The reader may be further confused by certain
inconsistencies such as the following.
 1. Front voiced fricative phoneme /zh/ like in "beige,
garage" (examples from the book, p.61) appeared in late Old
English. And, at the same time /zh/ filled the gap under
French influence in ME (p.129). And also, EMdE/z/+/j/
assibilation "was the source of the modern phoneme [zh],
since "usual" came to be pronounced ["as in present-day
RP"]" (p.140) (Sorry for the transcription characters: e-
mail technical restrictions).
 2. "Consonantal changes in ME are slight" (p.97)
Also,"With regard to ... consonants.. changes were slight"
in the Early Modern English (p.138) And again, phonological
change between EME and PDE is also minor (p.168).
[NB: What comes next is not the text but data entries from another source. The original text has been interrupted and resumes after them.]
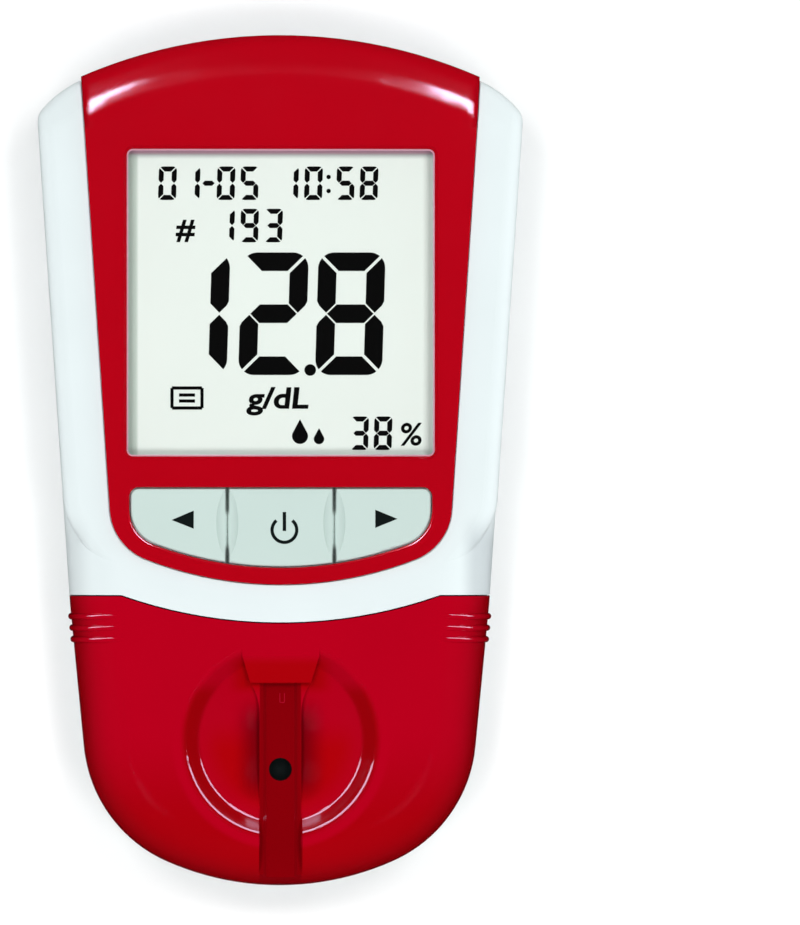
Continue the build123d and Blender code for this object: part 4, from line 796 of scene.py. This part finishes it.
def make_world():
    """Pale near the horizon and dim overhead, so that flat glossy faces keep their colour."""
    pale_up_to = 0.1
    dim_from = 0.4
    world = bpy.data.worlds.new("studio")
    bpy.context.scene.world = world
    world.use_nodes = True
    world.cycles_visibility.glossy = False
    tree = world.node_tree
    place = tree.nodes.new("ShaderNodeTexCoord")
    split = tree.nodes.new("ShaderNodeSeparateXYZ")
    ramp = tree.nodes.new("ShaderNodeValToRGB")
    ramp.color_ramp.elements[0].position = pale_up_to
    ramp.color_ramp.elements[1].position = dim_from
    ramp.color_ramp.elements[0].color = (0.9, 0.9, 0.9, 1)
    ramp.color_ramp.elements[1].color = (0.03, 0.03, 0.03, 1)
    tree.links.new(place.outputs["Generated"], split.inputs["Vector"])
    tree.links.new(split.outputs["Z"], ramp.inputs["Fac"])
    tree.links.new(ramp.outputs["Color"], tree.nodes["Background"].inputs["Color"])


def make_floor():
    """A plain pale table top under the feet."""
    half = 4
    bm = bmesh.new()
    corners = ((-half, -half), (half, -half), (half, half), (-half, half))
    bm.faces.new([bm.verts.new((x, y, 0)) for x, y in corners])
    mesh = bpy.data.meshes.new("floor")
    bm.to_mesh(mesh)
    bm.free()
    mesh.materials.append(moulded("floor_white", (0.9, 0.9, 0.9), 0.7, drift=0.005, grain_depth=0.01 * MM))
    floor = bpy.data.objects.new("floor", mesh)
    bpy.context.scene.collection.objects.link(floor)
    floor.visible_glossy = False
    wash = area_light("floor_wash", azimuth=0, tilt=0, width=2.4, height=2.4, radiance=0.8, distance=1.6)
    light_only(wash, floor)


def make_camera():
    """A camera at the photograph's place that frames its full height."""
    camera = bpy.data.cameras.new("camera")
    camera.sensor_fit = "AUTO"
    camera.sensor_width = sensor
    camera.lens = sensor * camera_distance / (photo_height * pixel)
    camera.clip_start = 0.05
    camera.clip_end = 50
    placed = bpy.data.objects.new("camera", camera)
    placed.location = camera_place
    placed.rotation_euler = (0, -camera_tilt, 0)
    bpy.context.scene.collection.objects.link(placed)
    bpy.context.scene.camera = placed


make_world()
make_floor()
make_camera()
bpy.context.scene.view_settings.view_transform = "Standard"
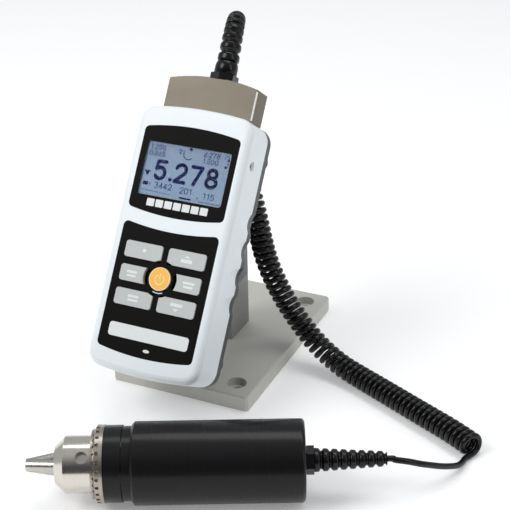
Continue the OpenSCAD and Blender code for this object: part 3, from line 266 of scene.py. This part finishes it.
DRESS = {
    "white": ["front_shell"], "dark": ["rear_cover"],
    "panel": ["upper_bezel", "keypad_overlay", "keypad_board"],
    "window": ["display_window"], "display": ["lcd_screen"], "frame": ["lcd_frame"],
    "key": ["key_top_left", "key_top_right", "key_mid_left", "key_mid_right", "key_low_left",
            "key_low_right"],
    "orange": ["key_power"], "stand": ["stand_base", "mounting_plate"], "post": ["stand_post"],
    "bracket": ["plate_bracket"], "plug": ["plug_housing"],
    "chuck": ["chuck_body"], "sleeve": ["chuck_sleeve"],
    "jaw": ["chuck_jaw_1", "chuck_jaw_2", "chuck_jaw_3"],
    "steel": ["column_screws", "plate_screws", "indicator_screws", "housing_screws",
              "retaining_screws", "cap_screws", "key_domes", "io_port", "usb_port",
              "shaft_bearings", "torsion_shaft", "chuck_nut"],
    "black_metal": ["sensor_housing", "sensor_rear_cap", "sensor_front_cap", "sleeve_grip"],
    "gland": ["top_gland_body", "sensor_gland_body", "plug_insert", "sensor_receptacle",
              "power_jack"],
    "rubber": ["top_strain_relief", "sensor_strain_relief", "cord_lead_top", "cord_coil",
               "cord_lead_sensor"],
    "board": ["main_board", "plug_board", "gauge_board"],
    "battery": ["battery_pack"], "foot": ["rubber_feet"],
}
for key, names in DRESS.items():
    for name in names:
        o = nodes[name]
        o.data.materials.clear()
        o.data.materials.append(M[key])


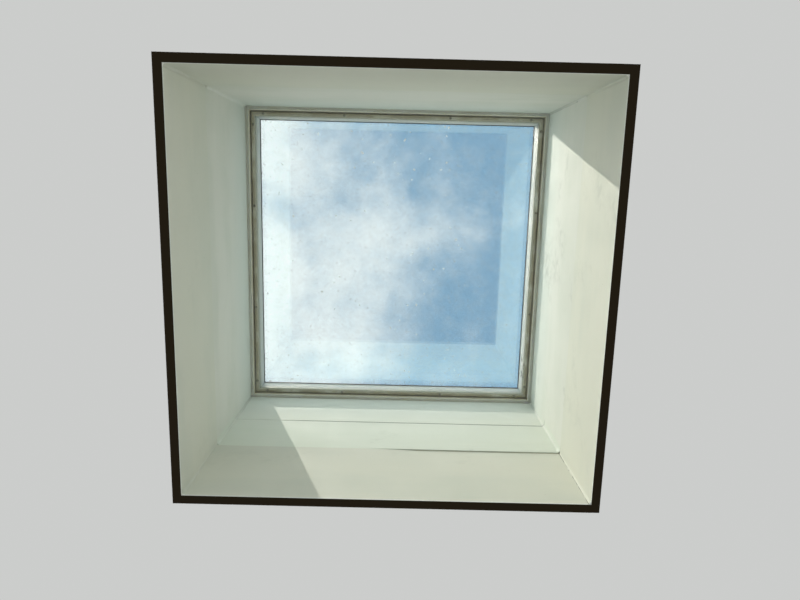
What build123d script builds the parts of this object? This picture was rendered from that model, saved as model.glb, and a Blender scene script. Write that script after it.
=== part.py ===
from build123d import *
from math import radians, tan
import os

# A fixed, square roof skylight on its timber curb, with the boarded light well below it.
# Millimetres, Z up. The origin is the centre of the well's lower rim, in the rim's plane.
# Left is -X, right is +X, front is -Y and back is +Y.
#
# Most of the skylight runs round the opening with one section. A section is drawn on the right-hand
# side: its inset counts from the curb's inner face towards the opening, so it is negative over the
# curb, and its rise counts up from the frame's underside.

# Light well: painted boards that line the opening from its lower rim up to the curb
well_width = 571.5
lining_depth = 165.1
lining_thickness = 12.7
lining_step = 1.5
lining_screw_margin = 34.0

# Curb: planed boards on edge on the roof deck, the back one made up of two strips
curb_thickness = 38.1
curb_height = 235.0
back_strip_height = 114.9
eased_edge = 1.6
curb_screw_margin = 32.0
caulk_leg = 3.5
caulk_hollow = 4.9

# Cleats: bent steel angles that hold the curb down on the deck
cleat_leg = 38.0
cleat_length = 100.0
cleat_thickness = 2.7
cleat_bend = 3.0
cleat_margin = 84.0
cleat_hole_spacing = 60.0
cleat_hole_radius = 2.75
cleat_hole_height = 23.0

# Foam strip between curb and frame
curb_gasket_thickness = 3.0
curb_gasket_setback = 3.0

# Welded frame, from the curb's face to the glass
frame_overhang = 3.5
frame_wall = 2.8
frame_shoulder = 14.6
bead_inset = 3.0
bead_width = 3.6
bead_drop = 0.8
slot_width = 2.8
slot_rise = 13.0
band_rise = 5.5
band_width = 7.5
band_corner = 0.6
lip_lean = 3.9
lip_groove_rise = 15.0
lip_groove = 0.9
seat_rise = 28.0
rebate_width = 20.8
upstand_chamber_width = 9.7

# Steel bars in the frame's chambers, and the screws that bite into them
bar_width = 25.0
bar_thickness = 5.0
bar_fit = 0.3
bar_end_gap = 9.0
frame_screw_inset = 12.1
frame_screw_margin = 20.15
frame_screw_pitch = 153.2

# Double glazing
inner_gasket_thickness = 3.0
inner_gasket_lip = 1.0
glass_edge_gap = 3.5
inner_pane_thickness = 6.0
outer_pane_thickness = 4.0
pane_gap = 12.0
ground_edge = 0.5
edge_seal_depth = 4.5
spacer_depth = 6.0
spacer_wall = 0.8
spacer_bend = 3.0
primary_seal_thickness = 0.4
primary_seal_setback = 1.0
desiccant_fit = 0.2
outer_gasket_thickness = 2.5
outer_gasket_setback = 1.5
outer_gasket_lip = 0.5
setting_block_length = 60.0
setting_block_spacing = 340.0
setting_block_height = 21.0

# Aluminium cladding, mitred at its corners
cladding_thickness = 1.6
cladding_fit = 0.4
cladding_cover = 13.8
skirt_drop = 24.0
drip = 6.0
mitre_gap = 0.3
weep_length = 24.0
weep_width = 4.0
weep_spacing = 300.0
weep_height = 5.0
corner_key_leg = 30.0
corner_key_thickness = 2.0
corner_key_height = 16.0
corner_key_margin = 3.0
fixing_spacing = 200.0
fixing_drop = 12.0

# Screws: the radius of shank and head, and the length under a raised head or from a countersunk
# head's outer face. A point is as long as its shank's radius times the taper.
lining_screw_radius = 1.75
lining_screw_head = 3.6
lining_screw_length = 42.0
curb_screw_radius = 2.5
curb_screw_head = 5.0
curb_screw_length = 90.0
cleat_screw_radius = 2.4
cleat_screw_head = 4.6
cleat_screw_head_height = 3.6
cleat_screw_length = 30.0
frame_screw_radius = 1.5
frame_screw_head = 2.5
frame_screw_head_height = 1.7
frame_screw_length = 17.5
fixing_screw_radius = 2.75
fixing_screw_head = 4.6
fixing_screw_head_height = 4.4
fixing_screw_length = 36.0
screw_point_taper = 1.5
screw_fit = 0.2
countersink_angle = 90.0
washer_radius = 7.5
washer_thickness = 2.0

# Places worked out from the sizes above
curb_face = well_width / 2
curb_outer = curb_face + curb_thickness
lining_face = curb_face + lining_step
lining_outer = lining_face + lining_thickness
deck = lining_depth
curb_top = deck + curb_height
seam = deck + back_strip_height
frame_underside = curb_top + curb_gasket_thickness

frame_outer_inset = -(curb_thickness + frame_overhang)
bead_end = bead_inset + bead_width
slot_end = bead_end + slot_width
band_end = slot_end + band_width
seat_end = band_end + lip_lean
rebate_inset = seat_end - rebate_width
glass_inset = rebate_inset + glass_edge_gap
seal_inset = glass_inset + edge_seal_depth
spacer_inset = seal_inset + spacer_depth

inner_pane_rise = seat_rise + inner_gasket_thickness
spacer_rise = inner_pane_rise + inner_pane_thickness
outer_pane_rise = spacer_rise + pane_gap
outer_gasket_rise = outer_pane_rise + outer_pane_thickness
frame_height = outer_gasket_rise + outer_gasket_thickness

skirt_face = curb_face - frame_outer_inset + cladding_fit
skirt_outer = skirt_face + cladding_thickness
cladding_edge_inset = rebate_inset + cladding_cover
cleat_offset = curb_outer - cleat_margin - cleat_length / 2

directions = {"right": (1, 0), "back": (0, 1), "left": (-1, 0), "front": (0, -1)}


def half_width(inset):
    """Half the width of a square that runs at this inset round the opening."""
    return curb_face - inset


def section_point(inset, rise):
    """A point of a section drawn on the right-hand side."""
    return (half_width(inset), frame_underside + rise)


def side_plane(side, distance):
    """The outward plane of one side: its x runs along the side, and its y runs up from the rim."""
    x, y = directions[side]
    return Plane(origin=(x * distance, y * distance, 0), x_dir=(-y, x, 0), z_dir=(x, y, 0))


def square(half, bend=0.0, mode=Mode.ADD):
    """A square centred on the opening, given by its half width. Bent corners are rounded."""
    if bend:
        RectangleRounded(2 * half, 2 * half, bend, mode=mode)
    else:
        Rectangle(2 * half, 2 * half, mode=mode)


def pointed_shank(radius, length):
    """The outline of a screw's shank below its head, from the shank's surface to the point."""
    return [(radius, screw_point_taper * radius - length), (0, -length)]


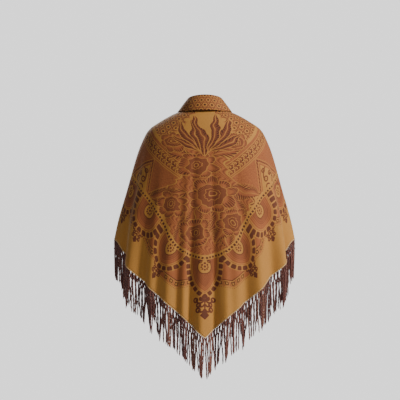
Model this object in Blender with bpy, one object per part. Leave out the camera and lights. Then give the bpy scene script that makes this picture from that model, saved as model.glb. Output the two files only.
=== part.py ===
"""A worn flamenco shawl: one triangle of cloth draped over the shoulders and upper arms of a general figure.

The long edge of the triangle goes round the neck, where it is folded over as a collar, and then down both fronts.
The point hangs at the middle of the back, and a knotted fringe hangs from both short edges.
Metres, +Z up. The origin is at the base of the neck, where the shoulders carry the shawl.
The back of the shawl, with its point, faces -Y, and the wearer looks along +Y.
"""

import math
from collections import namedtuple

import bpy
import numpy as np
from mathutils import Vector
from mathutils.bvhtree import BVHTree

# The cut: a right-angled triangle with its long edge at the top.
TRIANGLE_DEPTH = 0.74
CLOTH_THICKNESS = 0.002
SEAM_GAP = 0.0004

# Heights of the hem under the origin.
POINT_DROP = 0.690
SIDE_DROP = 0.392
FRONT_TIP_DROP = 0.600
HEM_TURN = 0.07            # share of the hem over which it turns from rising to falling

# How finely the cloth is divided.
COLUMNS_A_SIDE = 48
ROWS = 22
ROW_BIAS = 1.25            # above 1, the rows lie closer together near the neck
RING_SAMPLES = 400
RIB_SAMPLES = 14
HEM_PASSES = 6
SQUARENESS = 2.35          # 2 is an ellipse, and more is squarer
BACK_SPREAD = 0.12         # how much wider the cloth is spread at the back than at the front

# The fringe: strands that hang from a narrow strip along each short edge.
STRANDS_A_COLUMN = 2
STRIP_HEIGHT = 0.004
FRINGE_LENGTH = 0.136
LENGTH_SPREAD = 0.010      # how much shorter a strand may be
STRAND_HALF_WIDTH = 0.0017
STRAND_HALF_DEPTH = 0.0012
KNOT_DROP = 0.018
SWAY = 0.004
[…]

When did
the consonants change, one may ask?
 3. The statement: "foot -feet" is an i-mutation
alteration (p.62) is in conflict with: "mice, feet", -
originally Ablaut forms "(p.141)
 4. In the Early Modern English "/ai/ monophthongized to
/a:/, so "weight" and "mate" fell together as /e: open/,
then /e:/ (p.160) I must be experiencing some language
barrier phenomenon for I cannot make head or tail of it.
 5. OE chapter contains no mention of Preterite-Present
verbs so it is surprising to read "By ME the modals "shall"
and "will" are associated with the future.." (p105)
 6. OE front fricatives both voiced and voiceless /s-z/,
/f-v/ are in complementary distribution and , as a result,
allophones. In ME, when voice became a phonological feature
as a result of syllable restructuring and loss of
geminates, /s/-/z/, /f/-/v/,/th/ -/th(voiced)/ became
independent phonemes, entailing the voicing of word-initial
"the, this, though" etc. and dialectal [vader] for "father"
and [zelf] for "self". This important phonemisation
development is not mentioned in the book at all. Instead,
the phonemization of /v/ and /z/ is attributed to the
French influence (!) In fact, French borrowings with
initial voiced fricatives were only possible because the
voiced and voiceless front fricatives had already become
phonemes and were spreading to new positions. Lexical
borrowings only filled positions already existing in the
system of phonemes. This is why "French-like rounded vowels
/y:/ or /y/, or nasal vowels" (p.129) were not borrowed:
they were not part of English phonemic inventory by that
time (see p.98 for the development of /y/ in Middle
English). Thus, the author's conclusion that " we can
hardly say that the phonemic system was extensively
affected by contact with French" (p.129) is more than true
and it is regrettable that she contradicts her own
position.

The history of pronouns is scattered throughout the book,
serving different tactical aims of the author; if it were
discussed as a class and in accordance with the theoretical
framework accepted in the book, many questions would have
been eliminated. As it is, the appearance of new 3rd person
pronouns receives a disappointingly disconnected
explanation. OE "he, heo, hie" pronouns were reduced in ME
to a homonymous form 'he', the system, thus, requiring
substitution by distinctly different forms. "He" retained
its position as the masculine singular form. "In ME the
North and East Midland dialects developed third person
singular feminine pronouns with initial [sh] (e.g. sho)
(p.143,chapter on Early Modern English, first mention of
the issue). The question of "they" in this context would
not be treated as Scandinavian borrowing - a general
misconception- but would be considered another dialectal ME
form. There is much evidence for that, even in the book
itself. Unfortunately, the OE system of demonstrative
pronouns is not included in the body of the textbook; if it
were, it would distinctly show a source for the
transplantation, namely the th-paradigm (as well as the
demonstrative "seo" as the source for "sho/she").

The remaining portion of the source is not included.